- **Objective**
Write out every line below that includes the word "from".

──────────────────────────────

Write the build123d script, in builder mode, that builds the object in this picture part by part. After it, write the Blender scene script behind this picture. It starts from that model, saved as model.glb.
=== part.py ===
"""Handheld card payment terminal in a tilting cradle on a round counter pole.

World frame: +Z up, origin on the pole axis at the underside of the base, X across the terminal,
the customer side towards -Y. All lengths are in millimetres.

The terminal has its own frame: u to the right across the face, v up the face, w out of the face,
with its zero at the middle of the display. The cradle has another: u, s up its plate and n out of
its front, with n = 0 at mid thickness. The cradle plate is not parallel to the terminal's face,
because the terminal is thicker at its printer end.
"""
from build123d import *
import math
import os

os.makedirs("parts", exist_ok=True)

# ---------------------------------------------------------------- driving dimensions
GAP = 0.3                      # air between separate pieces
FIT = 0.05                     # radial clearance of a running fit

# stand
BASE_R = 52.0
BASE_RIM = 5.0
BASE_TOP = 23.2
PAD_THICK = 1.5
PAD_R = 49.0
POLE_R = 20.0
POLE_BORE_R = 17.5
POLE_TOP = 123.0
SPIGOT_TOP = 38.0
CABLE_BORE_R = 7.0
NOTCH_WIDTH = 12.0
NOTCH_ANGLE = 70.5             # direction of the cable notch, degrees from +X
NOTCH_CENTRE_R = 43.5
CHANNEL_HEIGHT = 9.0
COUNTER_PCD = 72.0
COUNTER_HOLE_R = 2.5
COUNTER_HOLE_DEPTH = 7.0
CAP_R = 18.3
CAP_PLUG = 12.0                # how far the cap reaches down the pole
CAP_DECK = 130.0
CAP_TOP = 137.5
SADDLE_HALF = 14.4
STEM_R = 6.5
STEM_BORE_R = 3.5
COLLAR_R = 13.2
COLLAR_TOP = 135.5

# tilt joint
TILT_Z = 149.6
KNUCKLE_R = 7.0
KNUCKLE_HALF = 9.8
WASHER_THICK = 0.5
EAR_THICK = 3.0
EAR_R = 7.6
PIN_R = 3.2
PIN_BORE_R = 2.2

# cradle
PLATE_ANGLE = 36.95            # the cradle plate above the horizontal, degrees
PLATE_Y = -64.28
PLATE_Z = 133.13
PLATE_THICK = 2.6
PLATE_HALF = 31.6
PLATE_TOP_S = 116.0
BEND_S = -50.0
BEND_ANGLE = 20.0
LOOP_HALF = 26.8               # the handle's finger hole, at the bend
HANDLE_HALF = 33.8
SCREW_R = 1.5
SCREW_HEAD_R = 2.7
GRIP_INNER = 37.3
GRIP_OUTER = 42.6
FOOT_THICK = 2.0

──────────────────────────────

- **Correct response**
Write the build123d script, in builder mode, that builds the object in this picture part by part. After it, write the Blender scene script behind this picture. It starts from that model, saved as model.glb.
from build123d import *
NOTCH_ANGLE = 70.5             # direction of the cable notch, degrees from +X